Date: April 15, 2010 @ 8:35 AM

Plant a Tree

Last night I heard our resident owl hooting. Today I saw her and the name fits; she is great. (“Great” sounds more important, wise and aloof than “huge.”)

I assume that pretty soon we will see one, two or three baby owls peering out of the hole high up on the oak tree by the Sullenger House at Nickel & Nickel. They have been returning each spring.

 

I doubt that they are finding it quite as peaceful as in previous years because we are busy working on the courtyard. Daniel and his crew have just transplanted 20 London Plane Trees (platinus somethingotherus—I took Latin). If you don’t know them, think of all those parks in France where the old guys sit and play pétanque with Gauloises cigarettes dangling from their mouths with 2” long ash. (How do they do that?)

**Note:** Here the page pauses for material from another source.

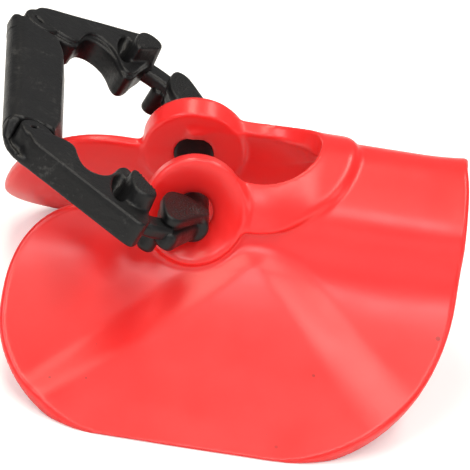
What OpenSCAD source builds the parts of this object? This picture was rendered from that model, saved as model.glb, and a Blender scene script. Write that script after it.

Maybe we need our own pétanque (or boules) tournament once we get this all put back together. (Smoking would be optional.)

Of course, planting a tree—or twenty—takes more than a hole and some “O-B-Joyful” (as my grandfather dubbed fertilizer). We are installing: trenches for drainage, trenches for irrigation, trenches for lighting and even trenches to connect trenches. It means that, for now, tours are taking a detour around the courtyard.

When all of this is done (and that may take a little while), we hope to have a stone pathway and reflecting pond that will greatly add to the serenity and enjoyment of the courtyard. In the meantime, the owl family may be hoping that we keep the commotion down while they are trying to sleep.